President-elect Joe Biden warned Tuesday that the Trump administration’s ongoing attempt to strike down the Affordable Care Act, also known as Obamacare, would be a disaster for the millions of Americans who depend on the law.
“The consequences of the Trump administration’s argument are not academic or abstraction. For many Americans, they are a matter of life and death in the literal sense,” said Biden in his second speech in as many days from the Queen theatre in Wilmington, Del.
Biden was introduced by Vice President-elect Kamala Harris, who said the election had amounted to a referendum on the law.
“Each and every vote for Joe Biden was a vote to protect and expand the Affordable Care Act, not to tear it away in the midst of a global pandemic,” the California Democrat said. “And Joe Biden won the election decisively.”
Biden’s remarks came in response to a new Supreme Court battle over the ACA. On Tuesday morning, the court heard arguments from the Trump administration, which is contending that the decade-old law is unconstitutional.
This is the third time the Affordable Care Act has come before the Supreme Court. If the high court strikes down the law, some 20 million Americans could lose their health coverage. Democrats also warned that Americans who have contracted COVID-19 may be unable to find new insurance if the law, which guarantees coverage for those with preexisting conditions, is tossed out.
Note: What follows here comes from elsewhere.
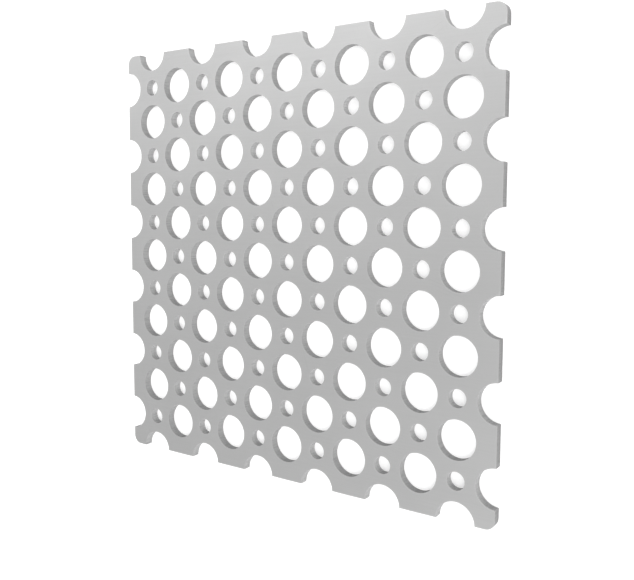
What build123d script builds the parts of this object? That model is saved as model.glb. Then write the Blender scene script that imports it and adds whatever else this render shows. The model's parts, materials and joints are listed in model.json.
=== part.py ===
"""Perforated metal sheet.

One square sheet of metal.  Along every row, large and small round holes take turns, and each row
starts one hole later than the row before, as the two colours do on a chessboard.  The outer rows of
large holes lie on the edges of the sheet, so only half of each is there: a half-round notch.  The
edges stay whole between the notches, and the four corners are rounded.

The sheet lies flat.  Its length runs along X, its width along Y and its thickness up along Z, and
the origin is the middle of its underside.
"""

import os

from build123d import *

# Driving dimensions, in millimetres
pitch = 25.0  # from one large hole to the next large one in the same row
pitches_long = 6  # pitches from end to end of the sheet
pitches_wide = 6  # pitches from side to side of the sheet
thickness = 3.0
large_hole_diameter = 12.4
small_hole_diameter = 5.7
corner_radius = 3.1

# The edges run through the middles of the outer large holes
sheet_length = pitches_long * pitch
sheet_width = pitches_wide * pitch


def punch(diameter, count_long, count_wide):
    """Punches a grid of round holes, one pitch apart and centred on the sheet."""
    with GridLocations(pitch, pitch, count_long, count_wide):
        Circle(diameter / 2, mode=Mode.SUBTRACT)


def punch_large_holes():
    """The large holes make two grids, each in the gaps of the other.

    One grid has its outer rows on the sides of the sheet, and the other has its outer columns on
    the ends, where half of each hole is left as a notch.
    """
    punch(large_hole_diameter, pitches_long, pitches_wide + 1)
    punch(large_hole_diameter, pitches_long + 1, pitches_wide)


def punch_small_holes():
    """The small holes also make two grids, and each hole lies between four large ones.

    No small hole lies on an edge.
    """
    punch(small_hole_diameter, pitches_long, pitches_wide)
    punch(small_hole_diameter, pitches_long - 1, pitches_wide - 1)


with BuildPart() as perforated_sheet:
    with BuildSketch():
        RectangleRounded(sheet_length, sheet_width, corner_radius)
        punch_large_holes()
        punch_small_holes()
    extrude(amount=thickness)

perforated_sheet.part.label = "perforated_sheet"

os.makedirs("parts", exist_ok=True)
export_step(perforated_sheet.part, "parts/perforated_sheet.step")
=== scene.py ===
"""Perforated metal sheet: the sheet with its cut edges and its metal finish, and the stage that it lies on.

The skin of the sheet is built from cells that lie side by side like tiles.  Every large hole sits in an
eight-sided cell and every small hole in a square one, and the half cells along the sides of the sheet
carry the half-round notches.  In each cell the skin runs from the border of the cell, over the top face,
round the rim and down the cut wall, and back along the underside to the same border.
"""

import json
import math

import bmesh
import bpy
import numpy as np
from bpy.props import FloatProperty, FloatVectorProperty, IntProperty, PointerProperty
from mathutils import Matrix, Vector


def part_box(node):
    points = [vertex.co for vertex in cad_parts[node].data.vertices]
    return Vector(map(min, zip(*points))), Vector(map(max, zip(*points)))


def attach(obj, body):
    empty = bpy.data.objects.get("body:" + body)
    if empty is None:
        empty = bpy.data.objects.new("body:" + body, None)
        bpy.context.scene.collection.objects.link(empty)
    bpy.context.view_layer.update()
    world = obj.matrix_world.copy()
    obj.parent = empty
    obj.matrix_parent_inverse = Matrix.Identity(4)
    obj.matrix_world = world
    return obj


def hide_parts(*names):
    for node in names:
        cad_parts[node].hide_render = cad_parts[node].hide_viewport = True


bl_info = {
    "name": "Perforated Metal Sheet",
    "version": (1, 0, 0),
    "blender": (4, 5, 0),
    "location": "3D View > Sidebar > Perforated Sheet",
    "description": "Makes a perforated metal sheet, its finish and the stage that it lies on",
    "category": "Add Mesh",
}

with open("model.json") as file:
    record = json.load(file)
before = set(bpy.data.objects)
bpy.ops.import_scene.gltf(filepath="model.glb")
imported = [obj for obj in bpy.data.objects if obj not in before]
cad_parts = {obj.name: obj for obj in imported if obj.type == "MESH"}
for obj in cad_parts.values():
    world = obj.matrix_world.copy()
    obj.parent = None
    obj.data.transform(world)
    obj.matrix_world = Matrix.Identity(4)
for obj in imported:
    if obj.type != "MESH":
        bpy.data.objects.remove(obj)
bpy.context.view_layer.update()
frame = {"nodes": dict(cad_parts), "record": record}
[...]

More than 10 million Americans have been infected by the coronavirus and more than 239,000 have died. Those numbers are expected to climb substantially amid fears of an even deadlier second wave hitting the U.S.
“I will protect your health care like I protect my own family. We’ve unfortunately been big consumers of that,” Biden said, a reference to his late son Beau, who died of cancer in 2015. Biden added that he would endeavour to expand the ACA and lower the price of prescription drugs.
Republicans have long promised to repeal the Affordable Care Act and replace it with a health care plan of their own that would protect those with preexisting conditions. However, the Trump administration never introduced such a plan despite the president’s frequent promises over the past several years that he would unveil one soon.
Court watchers on Tuesday said that, based on the questions asked by the justices, it appeared the Supreme Court was reluctant to overturn the ACA despite its 6-3 conservative majority.
Biden also took several questions about President Trump’s refusal to concede the presidential race despite clearly losing the election. Biden said he had not yet talked to Senate Majority Leader Mitch McConnell, who is poised to become the most powerful Republican in Washington when the new administration takes power in January, but that he expects he will soon.
The president-elect said he felt Republicans on Capitol Hill, the vast majority of whom have yet to admit that he won the election, we’re still “mildly intimidated” by Trump and unwilling to cross him.
He had harsher words for the president himself.
“It’s an embarrassment, quite frankly. … I think it will not help the president’s legacy,” Biden said of Trump’s attempts to contest the election’s results.